The usual analogy is to consider a 2D creature living on a sheet of paper. If you draw a circle round him, the creature is trapped because he can't get out of the circle. But suppose he can travel in the third dimension, that is up above the paper. Now can can fly over the circle then drop back onto the paper. By travelling in the 3rd dimension he has apparently travelled through an impenetrable barrier. From a mathematical perspective exactly the same argument can be applied to 3D creatures like me (and you? :-). If I can move in a fourth dimension I can get out of a 3D box by moving some distance in a 4th spatial dimension, bypassing the box then dropping back.
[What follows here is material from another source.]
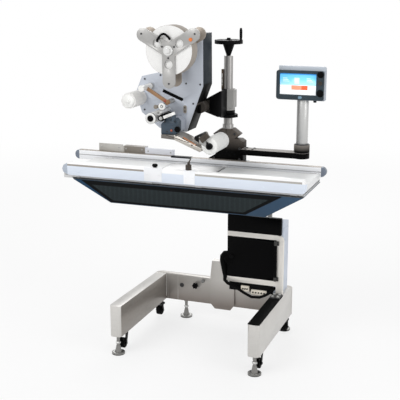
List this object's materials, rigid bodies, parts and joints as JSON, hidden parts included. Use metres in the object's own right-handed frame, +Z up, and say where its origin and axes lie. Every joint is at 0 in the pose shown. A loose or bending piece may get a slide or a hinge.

The trouble is that this is impossible for us 3D creatures to visualise, which is why the 2D analogy is useful.

So far so good, but note the the 4th dimension isn't a shortcut. Even if it existed, which it probably doesn't or at least not in the form described above, travelling in the 4th dimension would take just as long as travelling in the other three. When SciFi authors babble about the fourth dimension they're probably thinking about something like a wormhole. See http://en.wikipedia.org/wiki/Wormhole or Google for endless stories involving wormholes.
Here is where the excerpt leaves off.